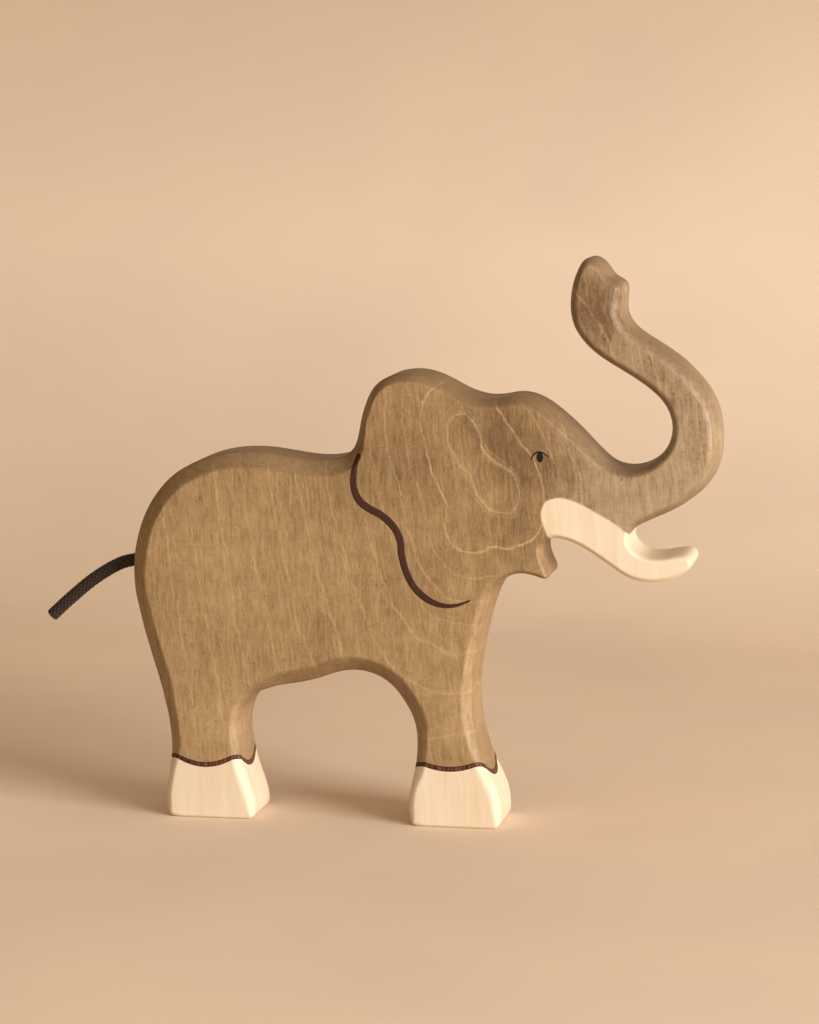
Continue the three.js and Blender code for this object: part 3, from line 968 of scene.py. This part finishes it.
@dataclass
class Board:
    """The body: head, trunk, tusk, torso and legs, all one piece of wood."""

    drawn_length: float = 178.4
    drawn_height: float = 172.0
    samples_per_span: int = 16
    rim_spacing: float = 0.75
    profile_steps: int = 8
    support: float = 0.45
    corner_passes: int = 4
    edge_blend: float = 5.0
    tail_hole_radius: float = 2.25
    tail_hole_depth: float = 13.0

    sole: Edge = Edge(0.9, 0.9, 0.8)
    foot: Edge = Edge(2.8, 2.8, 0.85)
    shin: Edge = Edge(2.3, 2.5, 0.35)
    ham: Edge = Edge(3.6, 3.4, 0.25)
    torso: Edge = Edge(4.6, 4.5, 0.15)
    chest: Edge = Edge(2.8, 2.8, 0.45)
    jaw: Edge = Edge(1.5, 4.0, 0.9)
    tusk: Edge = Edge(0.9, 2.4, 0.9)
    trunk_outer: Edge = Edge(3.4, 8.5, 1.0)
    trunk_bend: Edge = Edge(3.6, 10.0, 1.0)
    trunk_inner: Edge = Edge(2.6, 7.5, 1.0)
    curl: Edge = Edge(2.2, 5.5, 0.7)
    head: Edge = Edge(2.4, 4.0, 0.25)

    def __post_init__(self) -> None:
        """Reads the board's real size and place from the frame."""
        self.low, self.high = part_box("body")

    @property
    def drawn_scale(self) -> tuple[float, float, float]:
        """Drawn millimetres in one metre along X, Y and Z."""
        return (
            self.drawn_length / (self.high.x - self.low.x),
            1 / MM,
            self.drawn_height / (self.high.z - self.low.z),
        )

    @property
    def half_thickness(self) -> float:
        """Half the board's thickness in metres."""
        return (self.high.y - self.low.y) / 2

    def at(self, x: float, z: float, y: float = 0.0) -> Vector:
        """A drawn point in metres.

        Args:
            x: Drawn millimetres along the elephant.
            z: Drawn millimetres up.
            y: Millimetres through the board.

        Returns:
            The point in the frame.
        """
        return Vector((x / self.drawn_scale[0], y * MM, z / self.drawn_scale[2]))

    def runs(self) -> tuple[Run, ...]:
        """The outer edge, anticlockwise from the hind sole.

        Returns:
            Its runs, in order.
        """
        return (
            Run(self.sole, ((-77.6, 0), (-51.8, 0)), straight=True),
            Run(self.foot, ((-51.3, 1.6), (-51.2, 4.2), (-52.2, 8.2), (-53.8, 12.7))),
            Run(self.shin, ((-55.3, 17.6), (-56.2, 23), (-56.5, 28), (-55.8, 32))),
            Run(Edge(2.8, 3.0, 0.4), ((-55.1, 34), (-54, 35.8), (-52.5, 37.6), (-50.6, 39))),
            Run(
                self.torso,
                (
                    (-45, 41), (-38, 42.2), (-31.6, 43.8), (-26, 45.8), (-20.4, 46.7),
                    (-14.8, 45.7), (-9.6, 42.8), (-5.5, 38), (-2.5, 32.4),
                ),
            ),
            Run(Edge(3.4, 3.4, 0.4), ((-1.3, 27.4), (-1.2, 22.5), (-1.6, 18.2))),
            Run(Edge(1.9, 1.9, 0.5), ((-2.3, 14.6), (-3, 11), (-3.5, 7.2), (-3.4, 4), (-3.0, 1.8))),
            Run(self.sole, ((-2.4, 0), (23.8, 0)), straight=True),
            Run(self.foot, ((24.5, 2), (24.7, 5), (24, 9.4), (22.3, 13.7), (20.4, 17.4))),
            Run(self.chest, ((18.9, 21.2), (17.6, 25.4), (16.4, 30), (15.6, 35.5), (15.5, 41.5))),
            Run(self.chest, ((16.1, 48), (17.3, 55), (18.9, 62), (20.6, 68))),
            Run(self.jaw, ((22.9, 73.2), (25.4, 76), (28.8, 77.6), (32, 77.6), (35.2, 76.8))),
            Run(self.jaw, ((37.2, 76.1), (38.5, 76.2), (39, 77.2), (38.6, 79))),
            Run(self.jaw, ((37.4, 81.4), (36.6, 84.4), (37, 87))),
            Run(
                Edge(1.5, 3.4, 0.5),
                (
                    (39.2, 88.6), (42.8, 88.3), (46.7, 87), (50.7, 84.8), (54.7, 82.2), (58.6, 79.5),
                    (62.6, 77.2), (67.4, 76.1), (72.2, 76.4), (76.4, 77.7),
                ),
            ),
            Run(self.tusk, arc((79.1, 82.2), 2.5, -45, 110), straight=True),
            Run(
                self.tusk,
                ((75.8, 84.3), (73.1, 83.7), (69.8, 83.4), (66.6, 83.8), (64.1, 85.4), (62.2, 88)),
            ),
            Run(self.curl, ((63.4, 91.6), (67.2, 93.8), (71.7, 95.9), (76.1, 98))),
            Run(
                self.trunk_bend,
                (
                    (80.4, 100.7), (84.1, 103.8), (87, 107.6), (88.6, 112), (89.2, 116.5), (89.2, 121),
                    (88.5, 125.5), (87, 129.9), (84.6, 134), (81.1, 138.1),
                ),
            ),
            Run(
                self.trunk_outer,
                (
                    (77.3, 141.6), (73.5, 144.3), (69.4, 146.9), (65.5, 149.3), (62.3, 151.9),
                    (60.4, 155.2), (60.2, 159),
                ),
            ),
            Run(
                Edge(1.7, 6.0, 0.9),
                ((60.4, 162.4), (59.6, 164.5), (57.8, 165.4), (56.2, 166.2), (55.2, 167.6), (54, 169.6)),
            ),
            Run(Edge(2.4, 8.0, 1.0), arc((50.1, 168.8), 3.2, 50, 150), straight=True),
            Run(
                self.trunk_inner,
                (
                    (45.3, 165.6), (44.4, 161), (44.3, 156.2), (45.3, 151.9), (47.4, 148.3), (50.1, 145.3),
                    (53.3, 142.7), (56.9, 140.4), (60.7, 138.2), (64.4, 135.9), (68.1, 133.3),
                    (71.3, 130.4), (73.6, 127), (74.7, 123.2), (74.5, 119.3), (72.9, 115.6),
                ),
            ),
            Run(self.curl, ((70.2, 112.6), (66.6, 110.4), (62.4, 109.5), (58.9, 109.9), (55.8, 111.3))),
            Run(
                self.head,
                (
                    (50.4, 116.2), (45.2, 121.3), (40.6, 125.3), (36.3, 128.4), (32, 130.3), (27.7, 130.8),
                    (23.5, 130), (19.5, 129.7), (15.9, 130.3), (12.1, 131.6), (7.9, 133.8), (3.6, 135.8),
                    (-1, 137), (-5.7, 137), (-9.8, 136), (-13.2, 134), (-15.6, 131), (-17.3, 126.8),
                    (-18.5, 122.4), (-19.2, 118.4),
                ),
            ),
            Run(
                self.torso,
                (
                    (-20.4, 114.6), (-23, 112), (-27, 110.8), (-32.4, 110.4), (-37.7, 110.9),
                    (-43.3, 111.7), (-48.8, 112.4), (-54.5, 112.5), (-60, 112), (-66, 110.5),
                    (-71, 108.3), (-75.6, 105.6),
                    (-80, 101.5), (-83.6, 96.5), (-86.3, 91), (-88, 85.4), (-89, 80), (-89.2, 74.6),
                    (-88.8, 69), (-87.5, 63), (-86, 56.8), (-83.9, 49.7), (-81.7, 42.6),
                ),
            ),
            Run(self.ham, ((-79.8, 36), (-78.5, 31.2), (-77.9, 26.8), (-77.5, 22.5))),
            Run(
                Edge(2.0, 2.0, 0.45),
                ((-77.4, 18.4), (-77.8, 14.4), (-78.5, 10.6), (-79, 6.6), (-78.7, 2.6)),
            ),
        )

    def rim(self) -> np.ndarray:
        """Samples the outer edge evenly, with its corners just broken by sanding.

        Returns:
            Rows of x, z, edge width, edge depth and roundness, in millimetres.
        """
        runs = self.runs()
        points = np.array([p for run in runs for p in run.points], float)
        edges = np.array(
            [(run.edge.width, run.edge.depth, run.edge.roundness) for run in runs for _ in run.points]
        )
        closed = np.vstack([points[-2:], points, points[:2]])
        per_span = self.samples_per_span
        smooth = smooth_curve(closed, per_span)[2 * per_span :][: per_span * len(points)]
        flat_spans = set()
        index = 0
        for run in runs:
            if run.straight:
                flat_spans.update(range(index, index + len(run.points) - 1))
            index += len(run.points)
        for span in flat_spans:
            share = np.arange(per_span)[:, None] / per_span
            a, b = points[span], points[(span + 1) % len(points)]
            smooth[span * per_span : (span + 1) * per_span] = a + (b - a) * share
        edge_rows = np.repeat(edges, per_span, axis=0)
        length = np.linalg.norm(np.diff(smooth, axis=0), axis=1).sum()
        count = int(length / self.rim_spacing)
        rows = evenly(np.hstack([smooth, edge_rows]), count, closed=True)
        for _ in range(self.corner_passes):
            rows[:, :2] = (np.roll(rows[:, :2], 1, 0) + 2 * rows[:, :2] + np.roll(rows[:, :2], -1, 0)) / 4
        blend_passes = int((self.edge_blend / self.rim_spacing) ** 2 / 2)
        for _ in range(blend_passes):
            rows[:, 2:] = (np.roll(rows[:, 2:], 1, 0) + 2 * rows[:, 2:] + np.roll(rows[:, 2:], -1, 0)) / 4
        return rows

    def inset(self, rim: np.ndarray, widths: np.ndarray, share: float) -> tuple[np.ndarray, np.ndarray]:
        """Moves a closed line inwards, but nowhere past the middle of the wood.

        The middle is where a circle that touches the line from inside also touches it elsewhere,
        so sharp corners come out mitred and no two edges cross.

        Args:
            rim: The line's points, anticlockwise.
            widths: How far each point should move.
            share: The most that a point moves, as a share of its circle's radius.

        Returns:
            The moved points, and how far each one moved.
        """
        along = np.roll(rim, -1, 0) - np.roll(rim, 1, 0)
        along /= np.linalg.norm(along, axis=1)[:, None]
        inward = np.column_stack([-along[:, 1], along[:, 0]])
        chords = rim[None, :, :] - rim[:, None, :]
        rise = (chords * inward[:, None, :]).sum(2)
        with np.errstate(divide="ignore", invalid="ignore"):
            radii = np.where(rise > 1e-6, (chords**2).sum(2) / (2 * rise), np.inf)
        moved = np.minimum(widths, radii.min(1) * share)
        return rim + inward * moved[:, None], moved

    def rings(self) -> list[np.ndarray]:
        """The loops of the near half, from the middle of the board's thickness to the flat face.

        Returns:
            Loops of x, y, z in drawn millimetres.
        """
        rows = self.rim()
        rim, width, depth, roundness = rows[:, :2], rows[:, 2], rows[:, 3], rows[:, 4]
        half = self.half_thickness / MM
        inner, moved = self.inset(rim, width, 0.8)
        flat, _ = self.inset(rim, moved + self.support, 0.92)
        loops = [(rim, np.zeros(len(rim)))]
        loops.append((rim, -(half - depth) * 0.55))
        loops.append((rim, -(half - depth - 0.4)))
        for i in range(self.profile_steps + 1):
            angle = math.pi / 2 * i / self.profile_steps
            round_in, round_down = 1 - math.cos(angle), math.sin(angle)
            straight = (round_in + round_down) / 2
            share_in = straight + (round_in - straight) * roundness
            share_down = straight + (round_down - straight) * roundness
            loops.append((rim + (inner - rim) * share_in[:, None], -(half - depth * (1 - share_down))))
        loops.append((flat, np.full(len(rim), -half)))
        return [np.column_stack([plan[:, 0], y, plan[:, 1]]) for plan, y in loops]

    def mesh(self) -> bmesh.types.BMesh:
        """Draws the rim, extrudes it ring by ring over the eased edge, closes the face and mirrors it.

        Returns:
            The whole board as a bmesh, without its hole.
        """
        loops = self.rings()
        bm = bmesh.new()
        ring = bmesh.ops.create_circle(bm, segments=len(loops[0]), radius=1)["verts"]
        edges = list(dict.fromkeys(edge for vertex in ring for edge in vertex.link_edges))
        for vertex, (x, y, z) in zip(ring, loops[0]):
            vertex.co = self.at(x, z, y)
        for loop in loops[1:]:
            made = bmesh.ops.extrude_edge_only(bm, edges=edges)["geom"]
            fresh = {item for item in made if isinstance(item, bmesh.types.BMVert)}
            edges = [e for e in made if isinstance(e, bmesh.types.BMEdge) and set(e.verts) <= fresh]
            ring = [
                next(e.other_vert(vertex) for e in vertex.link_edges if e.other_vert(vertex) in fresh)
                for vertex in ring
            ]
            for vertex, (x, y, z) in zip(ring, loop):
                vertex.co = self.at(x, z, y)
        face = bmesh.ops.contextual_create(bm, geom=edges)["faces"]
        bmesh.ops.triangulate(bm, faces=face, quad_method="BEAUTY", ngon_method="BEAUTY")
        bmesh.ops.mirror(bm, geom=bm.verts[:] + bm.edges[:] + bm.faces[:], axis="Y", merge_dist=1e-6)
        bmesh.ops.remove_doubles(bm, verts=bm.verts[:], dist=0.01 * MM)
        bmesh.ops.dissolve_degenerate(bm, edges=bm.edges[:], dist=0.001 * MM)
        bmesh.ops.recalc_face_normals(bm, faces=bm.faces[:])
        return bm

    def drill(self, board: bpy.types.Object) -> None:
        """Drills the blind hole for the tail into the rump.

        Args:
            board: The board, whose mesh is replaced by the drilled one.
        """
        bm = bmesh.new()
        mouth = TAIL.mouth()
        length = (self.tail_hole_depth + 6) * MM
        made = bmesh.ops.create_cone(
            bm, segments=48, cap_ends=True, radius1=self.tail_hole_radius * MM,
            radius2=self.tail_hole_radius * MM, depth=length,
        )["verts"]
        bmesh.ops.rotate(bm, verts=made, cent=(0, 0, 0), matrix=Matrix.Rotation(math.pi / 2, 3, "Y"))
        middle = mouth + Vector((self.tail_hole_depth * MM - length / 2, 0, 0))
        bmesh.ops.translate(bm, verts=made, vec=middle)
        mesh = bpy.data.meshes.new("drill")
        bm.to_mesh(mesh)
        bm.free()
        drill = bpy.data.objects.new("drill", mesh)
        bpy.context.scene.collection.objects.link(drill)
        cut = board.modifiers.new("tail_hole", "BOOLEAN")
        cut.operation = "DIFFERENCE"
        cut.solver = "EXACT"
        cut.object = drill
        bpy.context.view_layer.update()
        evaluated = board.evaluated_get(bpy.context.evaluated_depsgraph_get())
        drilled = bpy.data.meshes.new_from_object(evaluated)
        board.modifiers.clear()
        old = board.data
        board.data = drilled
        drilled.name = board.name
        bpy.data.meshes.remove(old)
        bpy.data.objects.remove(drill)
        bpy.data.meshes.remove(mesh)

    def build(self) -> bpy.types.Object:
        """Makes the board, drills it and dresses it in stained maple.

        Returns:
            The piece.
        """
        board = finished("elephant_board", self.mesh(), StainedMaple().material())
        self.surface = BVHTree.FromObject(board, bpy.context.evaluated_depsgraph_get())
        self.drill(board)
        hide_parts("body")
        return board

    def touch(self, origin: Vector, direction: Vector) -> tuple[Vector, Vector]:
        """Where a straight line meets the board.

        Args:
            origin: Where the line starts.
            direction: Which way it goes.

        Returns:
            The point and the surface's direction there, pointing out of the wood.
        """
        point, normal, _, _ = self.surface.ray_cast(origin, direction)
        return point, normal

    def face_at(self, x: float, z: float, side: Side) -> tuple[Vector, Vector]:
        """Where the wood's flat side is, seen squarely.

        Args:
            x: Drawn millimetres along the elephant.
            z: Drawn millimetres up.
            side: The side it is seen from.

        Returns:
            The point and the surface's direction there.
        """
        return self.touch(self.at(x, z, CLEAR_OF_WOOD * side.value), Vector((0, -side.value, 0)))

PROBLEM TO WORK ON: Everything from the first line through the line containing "trunk, tusk, torso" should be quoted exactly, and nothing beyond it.

FULL RESPONSE:
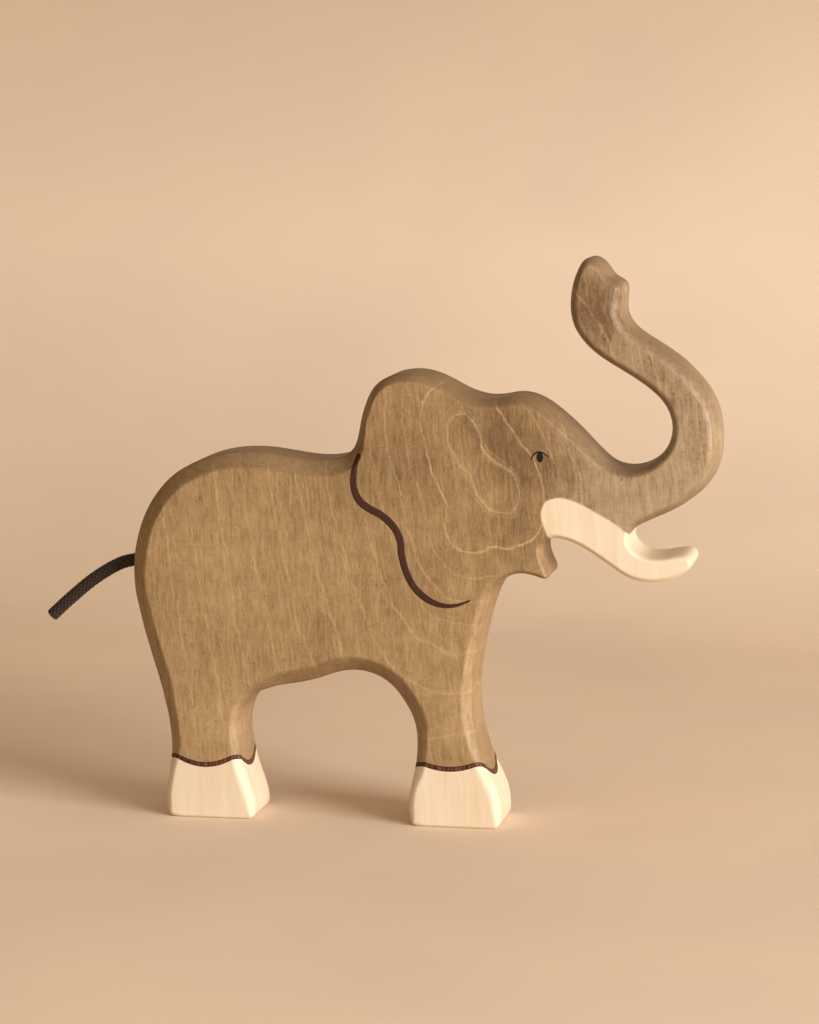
Continue the three.js and Blender code for this object: part 3, from line 968 of scene.py. This part finishes it.
@dataclass
class Board:
    """The body: head, trunk, tusk, torso and legs, all one piece of wood."""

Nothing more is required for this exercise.